SVMStruct = svmtrain(..., 'QuadProg_Opts', QuadProg_OptsValue, ...) specifies an options structure created by the optimset function (Optimization Toolbox software). This structure specifies options used by the QP method. For more information on creating this structure, see the optimset and quadprog functions.

SVMStruct = svmtrain(..., 'SMO_Opts', SMO_OptsValue, ...) specifies an options structure created by svmsmoset function. This structure specifies options used by the SMO method. For more information on creating this structure, see the svmsmoset function.

SVMStruct = svmtrain(..., 'BoxConstraint', BoxConstraintValue, ...) specifies box constraints for the soft margin. BoxConstraintValue can be either of the following:

If BoxConstraintValue is a scalar, it is automatically rescaled by N/(2*N1) for the data points of group one and by N/(2*N2) for the data points of group two. N1 is the number of elements in group one, N2 is the number of elements in group two, and N = N1 + N2. This rescaling is done to take into account unbalanced groups, that is cases where N1 and N2 have very different values.

If BoxConstraintValue is an array, then each array element is taken as a box constraint for the data point with the same index.

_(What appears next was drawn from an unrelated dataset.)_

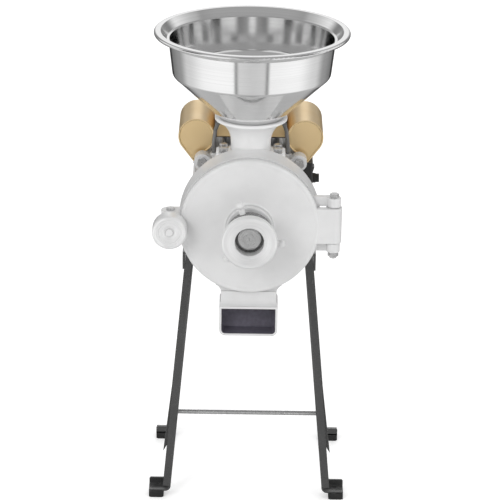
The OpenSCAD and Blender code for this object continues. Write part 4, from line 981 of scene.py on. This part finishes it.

Default is a scalar value of 1.

SVMStruct = svmtrain(..., 'Autoscale', AutoscaleValue, ...) controls the shifting and scaling of data points before training. When AutoscaleValue is true, the columns of the input data matrix Training are shifted to zero mean and scaled to unit variance. Default is true.

SVMStruct = svmtrain(..., 'Showplot', ShowplotValue, ...), controls the display of a plot of the grouped data , including the separating line for the classifier, when using two-dimensional data. Choices are true or false (default).

Memory Usage and Out of Memory Error

When you set 'Method' to 'QP', the svmtrain function operates on a data set containing N elements, it creates an (N+1)-by-(N+1) matrix to find the separating hyperplane. This matrix needs at least 8*(n+1)^2 bytes of contiguous memory. If this size of contiguous memory is not available, the software displays an "out of memory" message.

When you set 'Method' to 'SMO', memory consumption is controlled by the SMO option KernelCacheLimit. For more information on the KernelCacheLimit option, see the svmsmoset function. The SMO algorithm stores only a submatrix of the kernel matrix, limited by the size specified by the KernelCacheLimit option. However, if the number of data points exceeds the size specified by the KernelCacheLimit option, the SMO algorithm slows down because it has to recalculate the kernel matrix elements.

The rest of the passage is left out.